His pills sat on the counter for months. When I realized he wasn’t going to use them, I might have taken a couple. For a bad back after driving six hours to see them. When I slept wrong and aggravated an old shoulder injury. I could almost always come up with some reason why I needed to be free from pain.
Revelation
Lots of people have painkillers in their medicine cabinets. Most of them won’t know if you steal a few.
Pain
The night Jeff died—went to bed and never woke up, and we don’t know if it was the alcohol or the drugs or only a tired heart giving out—he tried to call me, but I missed the call. We’d been missing each other for months, running on different schedules, drunk on different nights. The last time we talked he sounded more slurred than I’d ever heard him. He told me he wasn’t sure how to live. I said we only had to survive, but I was already half-drunk, and the alcohol gave me courage I don’t really have.
Pain
I hadn’t spoken to Julie for several months when she died. I suppose I got busy with other things. It’s so easy to stop calling someone. So easy to let the phone ring when they call you.
Like Jeff, Julie went to sleep and never woke up. Afterward, a close friend assures me it wasn’t suicide. That the drugs and alcohol in her system were normal, for her.
It’s the last part that hurts, that “for her.”
Pain
When my uncle was dying of cancer he stayed high on Vicodin. He was afraid of needles so he wouldn’t let the hospice workers shoot him up with morphine, but toward the end the pain was too much for the Vicodin to handle, so he had to ask for more, and when he got more he slipped in and out of sleep until he finally slipped out of living. When we went to visit him in the last days he wouldn’t wake up. His eyes heavy as lead, his voice so slow it was hardly even there. My mother kept asking him if he wanted to wake up, and he kept shaking his head. She rubbed his shoulder to let him know she loved him, then handed him two more pills and held the water glass for him while he swallowed. I never spoke to him again.
Pain
The pain came from nowhere.
I was sitting in my office at the university where I taught, and then I was on my knees. Then my back, flat on the floor, trying to find some relief. When I made it to my doctor, she sent me to the emergency room.
I spent two weeks in the hospital and grew afraid of losing my job. Of my wife and daughters at home alone. Of the worry everyone around me held inside them. The beeping of the machines, the needle stuck in the back of my hand, the constant light coming from under the room door, all sent my anxiety spiraling. It amplified the pain in my abdomen. I wondered if I would have surgery. I wondered if I’d ever be the same again.

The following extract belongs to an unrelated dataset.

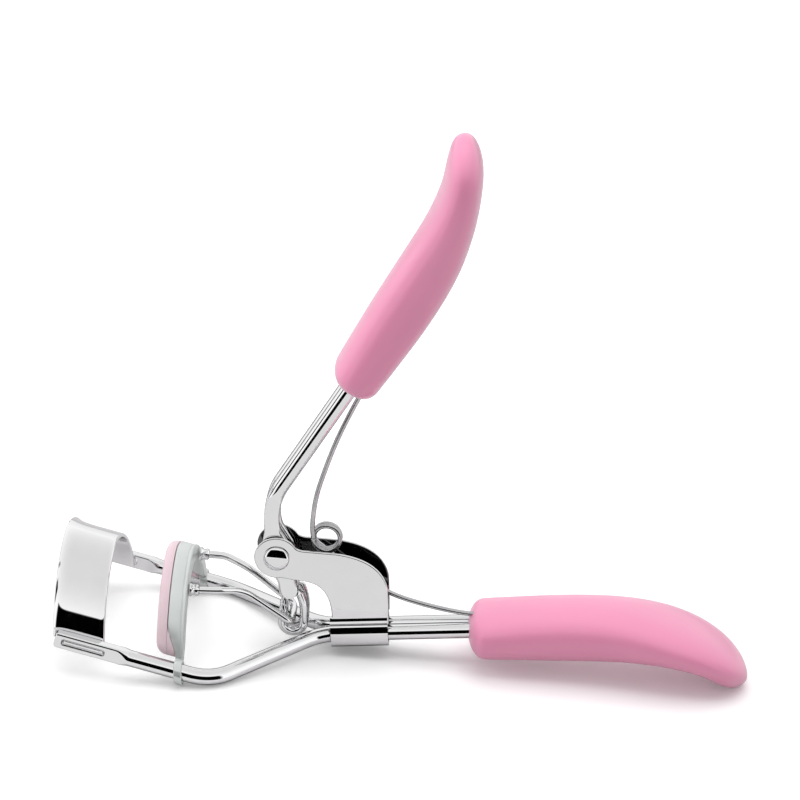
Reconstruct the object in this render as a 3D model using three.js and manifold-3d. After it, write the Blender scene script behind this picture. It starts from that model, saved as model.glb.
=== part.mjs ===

So when the nurses asked what my pain level was, I lied. I knew if I said one or two, they would give me Ibuprofen. Three or four and they would bring Vicodin, but five got me dilaudid, much stronger. A sweet, sweet rush that flooded through me, like nothing I’d ever felt before, like everything I’ve always wanted to feel. Like the first few drinks of alcohol, only magnified by a hundred. All the hurt of the world went away.
When I came down from the drug hours later I asked for more. I always wanted more. When it hit me, I could watch the nurses walk back and forth in the hallway for hours, watch my foot, watch the world out the window. I could only see the roof of another building and the steam leaking from the vents in the November rain, but the more I watched, the more afraid I became of leaving.